Task prompt:
Look through the data for the string "model". Copy every line where it is found.

Dataset rows:
++++++++

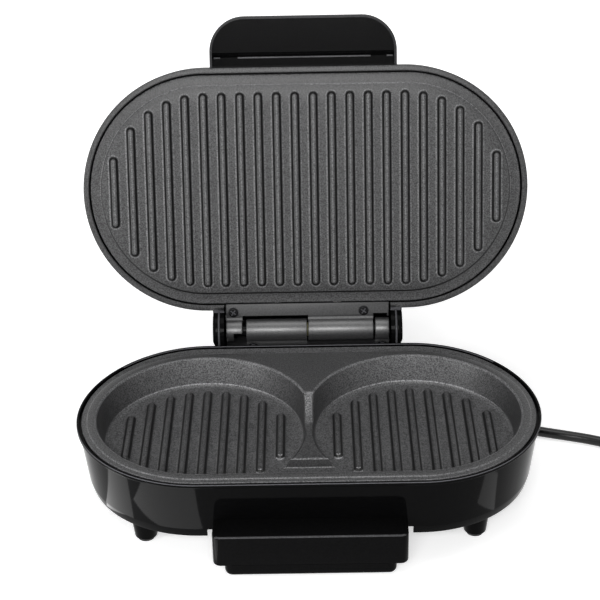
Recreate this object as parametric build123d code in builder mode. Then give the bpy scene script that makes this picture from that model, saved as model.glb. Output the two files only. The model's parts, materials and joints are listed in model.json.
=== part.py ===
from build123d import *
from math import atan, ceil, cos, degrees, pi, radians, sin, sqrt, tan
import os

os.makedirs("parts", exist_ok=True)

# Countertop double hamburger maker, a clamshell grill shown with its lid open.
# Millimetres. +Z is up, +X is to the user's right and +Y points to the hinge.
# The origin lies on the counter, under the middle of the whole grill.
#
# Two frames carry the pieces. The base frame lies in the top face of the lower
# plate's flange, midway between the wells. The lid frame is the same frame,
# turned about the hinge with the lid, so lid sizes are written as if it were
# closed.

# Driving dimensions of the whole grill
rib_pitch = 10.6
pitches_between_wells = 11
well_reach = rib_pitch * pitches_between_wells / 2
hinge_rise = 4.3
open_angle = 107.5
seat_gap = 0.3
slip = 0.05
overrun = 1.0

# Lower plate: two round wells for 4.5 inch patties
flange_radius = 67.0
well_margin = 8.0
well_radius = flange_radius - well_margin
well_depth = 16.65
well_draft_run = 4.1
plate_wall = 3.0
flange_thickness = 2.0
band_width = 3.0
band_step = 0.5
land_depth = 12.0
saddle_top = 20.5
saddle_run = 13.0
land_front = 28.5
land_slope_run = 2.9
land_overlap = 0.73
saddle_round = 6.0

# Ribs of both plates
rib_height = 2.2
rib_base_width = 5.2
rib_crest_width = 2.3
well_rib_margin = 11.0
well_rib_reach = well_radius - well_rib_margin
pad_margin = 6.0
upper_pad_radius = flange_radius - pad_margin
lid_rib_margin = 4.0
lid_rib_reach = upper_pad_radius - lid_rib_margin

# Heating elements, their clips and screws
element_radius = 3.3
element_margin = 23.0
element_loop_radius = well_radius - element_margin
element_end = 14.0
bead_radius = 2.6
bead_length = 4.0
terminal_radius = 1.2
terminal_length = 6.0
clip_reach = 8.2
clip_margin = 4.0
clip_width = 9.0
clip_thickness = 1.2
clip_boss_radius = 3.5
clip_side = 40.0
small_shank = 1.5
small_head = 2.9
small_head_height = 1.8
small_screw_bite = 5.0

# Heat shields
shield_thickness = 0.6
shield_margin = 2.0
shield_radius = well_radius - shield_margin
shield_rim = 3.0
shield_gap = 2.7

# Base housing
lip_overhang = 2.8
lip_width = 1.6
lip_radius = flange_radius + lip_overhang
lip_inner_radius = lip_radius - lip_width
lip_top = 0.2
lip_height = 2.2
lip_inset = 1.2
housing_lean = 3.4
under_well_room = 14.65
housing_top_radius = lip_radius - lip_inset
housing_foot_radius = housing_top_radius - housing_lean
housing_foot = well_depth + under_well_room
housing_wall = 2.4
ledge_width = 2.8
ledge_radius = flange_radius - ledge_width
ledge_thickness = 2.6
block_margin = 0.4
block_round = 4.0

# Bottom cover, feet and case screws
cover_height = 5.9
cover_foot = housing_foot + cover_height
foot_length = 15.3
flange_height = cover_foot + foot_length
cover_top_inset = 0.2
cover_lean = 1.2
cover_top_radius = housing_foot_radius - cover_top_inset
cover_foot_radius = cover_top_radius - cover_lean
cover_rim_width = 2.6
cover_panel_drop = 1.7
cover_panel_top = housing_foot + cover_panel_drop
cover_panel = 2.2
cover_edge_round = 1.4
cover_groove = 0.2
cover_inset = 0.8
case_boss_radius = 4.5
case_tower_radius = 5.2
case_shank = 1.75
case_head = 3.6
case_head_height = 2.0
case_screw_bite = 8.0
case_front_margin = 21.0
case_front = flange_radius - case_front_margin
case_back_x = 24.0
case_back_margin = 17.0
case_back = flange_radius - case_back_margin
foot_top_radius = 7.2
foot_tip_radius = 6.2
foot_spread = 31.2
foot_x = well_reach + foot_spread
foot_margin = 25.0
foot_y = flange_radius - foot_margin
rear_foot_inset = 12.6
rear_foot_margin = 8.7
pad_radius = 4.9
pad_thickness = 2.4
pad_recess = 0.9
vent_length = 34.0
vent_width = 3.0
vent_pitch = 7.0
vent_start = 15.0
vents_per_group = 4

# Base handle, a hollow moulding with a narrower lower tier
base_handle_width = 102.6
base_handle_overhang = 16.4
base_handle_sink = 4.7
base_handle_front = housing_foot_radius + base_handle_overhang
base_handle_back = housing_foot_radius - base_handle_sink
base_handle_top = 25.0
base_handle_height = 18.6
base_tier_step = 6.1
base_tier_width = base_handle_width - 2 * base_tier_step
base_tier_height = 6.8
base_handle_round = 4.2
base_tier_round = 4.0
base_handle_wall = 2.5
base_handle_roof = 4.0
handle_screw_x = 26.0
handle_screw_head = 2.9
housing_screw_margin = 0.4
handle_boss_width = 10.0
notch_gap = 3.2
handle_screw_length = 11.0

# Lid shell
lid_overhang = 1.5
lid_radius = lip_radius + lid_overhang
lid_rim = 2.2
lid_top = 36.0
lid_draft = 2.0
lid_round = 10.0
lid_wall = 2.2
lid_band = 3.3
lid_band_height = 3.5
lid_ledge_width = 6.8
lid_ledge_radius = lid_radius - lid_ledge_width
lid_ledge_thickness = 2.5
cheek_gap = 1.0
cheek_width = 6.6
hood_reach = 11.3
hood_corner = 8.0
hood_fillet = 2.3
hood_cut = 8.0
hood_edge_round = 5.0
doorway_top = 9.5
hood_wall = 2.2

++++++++

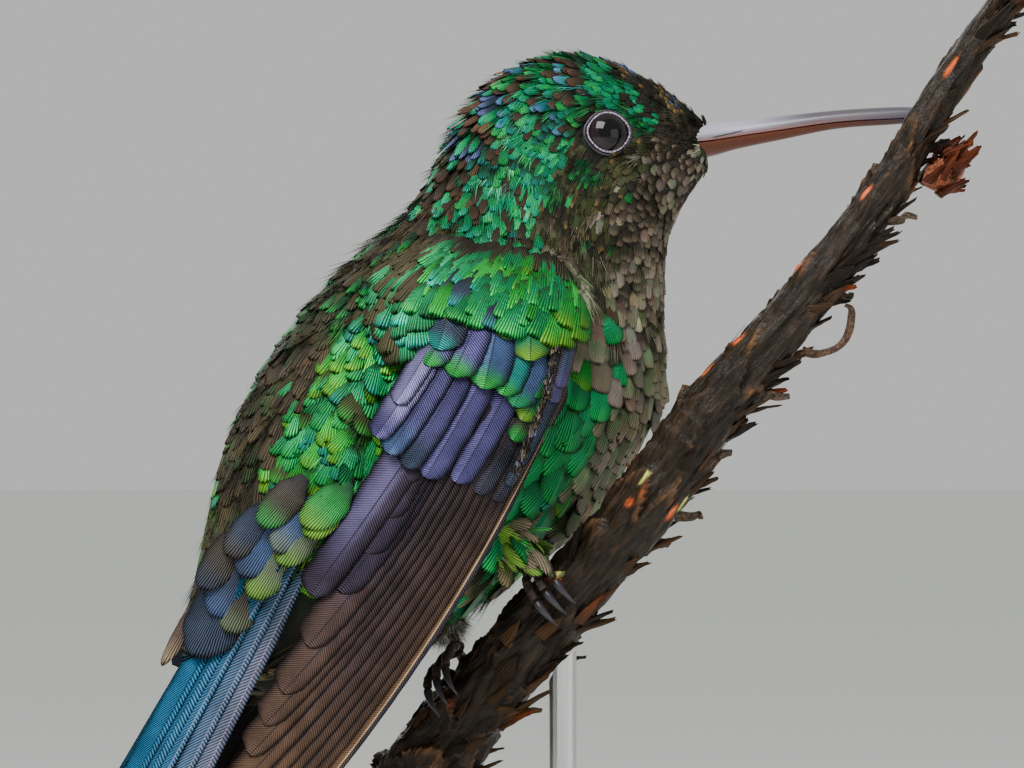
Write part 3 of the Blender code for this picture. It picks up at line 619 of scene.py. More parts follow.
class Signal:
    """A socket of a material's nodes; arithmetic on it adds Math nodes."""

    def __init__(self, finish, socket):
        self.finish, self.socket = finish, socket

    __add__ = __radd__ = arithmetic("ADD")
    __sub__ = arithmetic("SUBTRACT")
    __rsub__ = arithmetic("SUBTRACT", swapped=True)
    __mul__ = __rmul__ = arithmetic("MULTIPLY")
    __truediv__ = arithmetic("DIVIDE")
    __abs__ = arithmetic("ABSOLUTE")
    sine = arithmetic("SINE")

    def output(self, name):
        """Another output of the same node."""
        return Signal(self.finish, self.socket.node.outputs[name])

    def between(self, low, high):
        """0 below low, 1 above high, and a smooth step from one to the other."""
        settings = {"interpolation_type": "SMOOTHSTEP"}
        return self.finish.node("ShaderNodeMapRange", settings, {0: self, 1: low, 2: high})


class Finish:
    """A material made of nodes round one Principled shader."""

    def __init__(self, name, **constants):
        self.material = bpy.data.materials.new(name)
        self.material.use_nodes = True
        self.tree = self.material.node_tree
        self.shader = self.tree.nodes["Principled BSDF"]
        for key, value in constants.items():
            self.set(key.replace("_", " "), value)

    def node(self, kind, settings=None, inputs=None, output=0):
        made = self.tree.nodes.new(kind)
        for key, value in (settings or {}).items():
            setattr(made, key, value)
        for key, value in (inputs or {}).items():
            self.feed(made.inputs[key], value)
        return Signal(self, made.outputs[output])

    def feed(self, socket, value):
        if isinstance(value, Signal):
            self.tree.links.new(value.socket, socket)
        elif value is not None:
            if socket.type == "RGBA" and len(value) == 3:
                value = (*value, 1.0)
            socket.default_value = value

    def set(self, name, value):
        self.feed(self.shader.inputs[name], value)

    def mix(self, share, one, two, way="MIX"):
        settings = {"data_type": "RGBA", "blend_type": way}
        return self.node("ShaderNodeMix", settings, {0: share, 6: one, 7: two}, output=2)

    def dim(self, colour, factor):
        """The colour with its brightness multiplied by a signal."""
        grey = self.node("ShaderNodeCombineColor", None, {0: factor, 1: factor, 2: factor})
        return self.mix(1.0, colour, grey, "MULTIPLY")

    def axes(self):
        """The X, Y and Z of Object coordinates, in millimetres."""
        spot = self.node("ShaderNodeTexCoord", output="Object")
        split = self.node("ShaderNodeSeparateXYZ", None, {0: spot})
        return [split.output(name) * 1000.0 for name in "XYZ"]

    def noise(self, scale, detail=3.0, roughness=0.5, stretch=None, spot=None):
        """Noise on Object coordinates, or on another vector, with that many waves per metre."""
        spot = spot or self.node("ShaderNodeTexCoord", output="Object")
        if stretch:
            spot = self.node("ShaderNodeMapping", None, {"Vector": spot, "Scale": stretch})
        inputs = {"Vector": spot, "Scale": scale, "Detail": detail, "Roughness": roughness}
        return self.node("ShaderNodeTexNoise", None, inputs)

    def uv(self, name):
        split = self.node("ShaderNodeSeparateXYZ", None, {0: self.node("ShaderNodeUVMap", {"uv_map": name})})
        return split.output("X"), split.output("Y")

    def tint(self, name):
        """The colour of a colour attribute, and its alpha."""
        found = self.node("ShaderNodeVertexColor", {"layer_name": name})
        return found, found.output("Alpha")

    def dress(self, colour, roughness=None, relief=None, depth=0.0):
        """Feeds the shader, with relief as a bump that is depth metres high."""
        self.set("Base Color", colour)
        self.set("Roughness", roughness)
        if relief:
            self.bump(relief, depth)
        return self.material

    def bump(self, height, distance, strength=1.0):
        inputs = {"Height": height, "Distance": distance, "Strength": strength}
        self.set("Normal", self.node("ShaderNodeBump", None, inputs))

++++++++

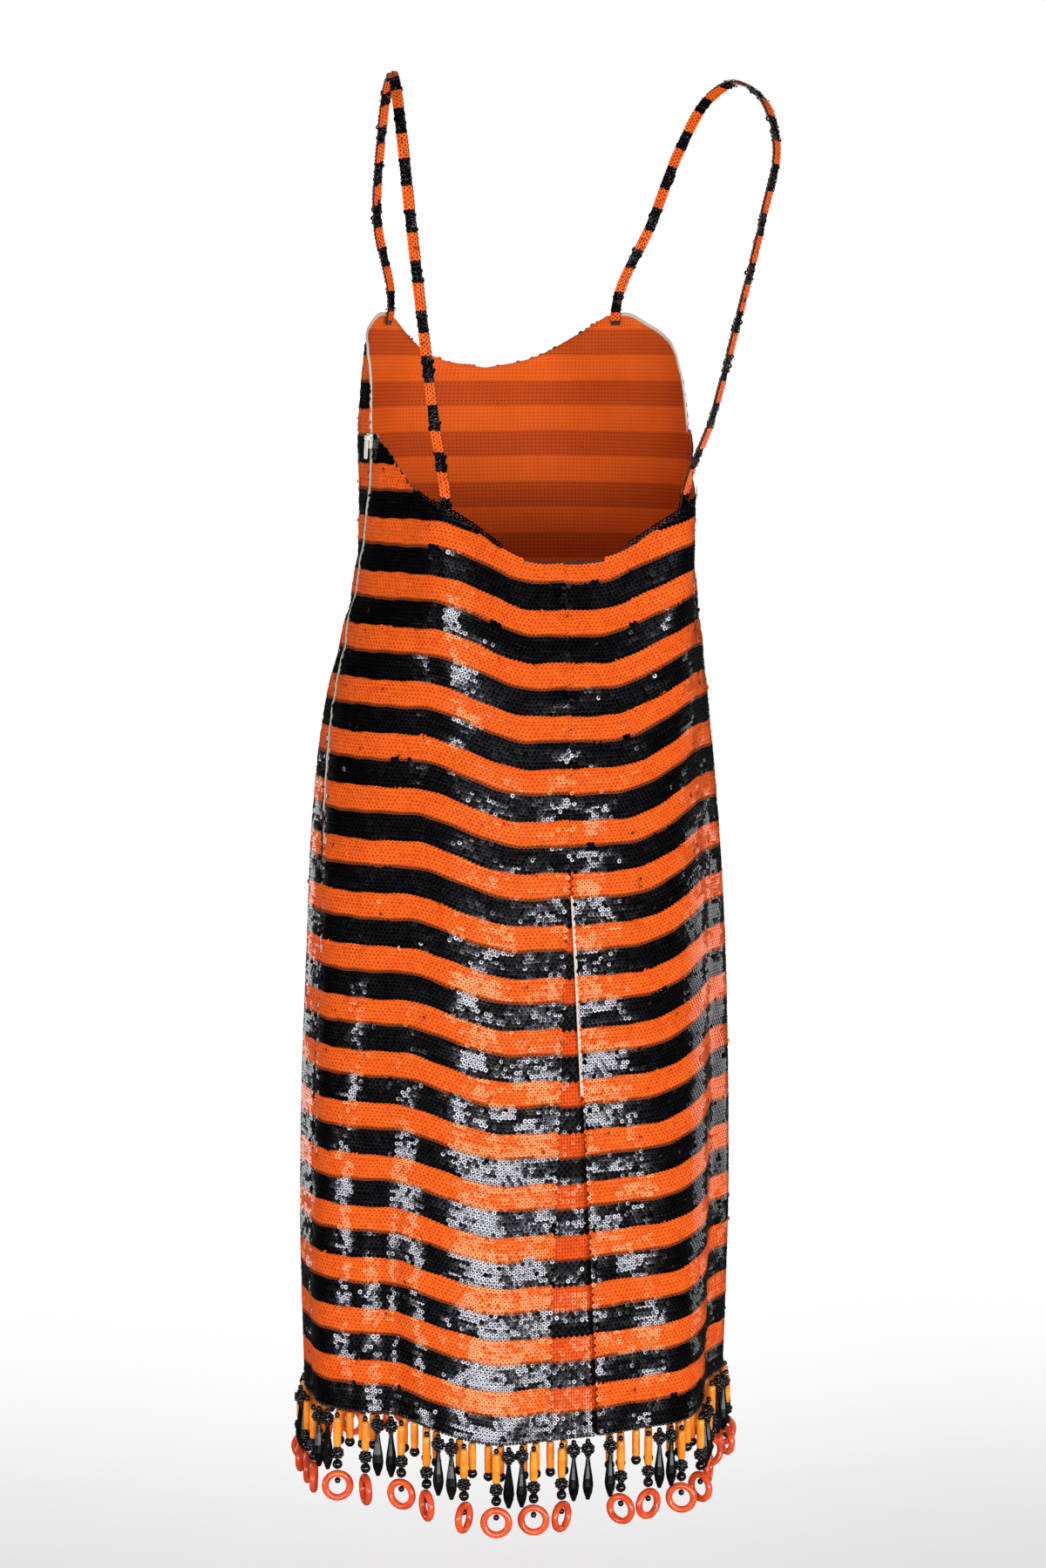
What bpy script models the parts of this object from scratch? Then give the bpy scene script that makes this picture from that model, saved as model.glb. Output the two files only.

++++++++

Complete output:
Recreate this object as parametric build123d code in builder mode. Then give the bpy scene script that makes this picture from that model, saved as model.glb. Output the two files only. The model's parts, materials and joints are listed in model.json.
What bpy script models the parts of this object from scratch? Then give the bpy scene script that makes this picture from that model, saved as model.glb. Output the two files only.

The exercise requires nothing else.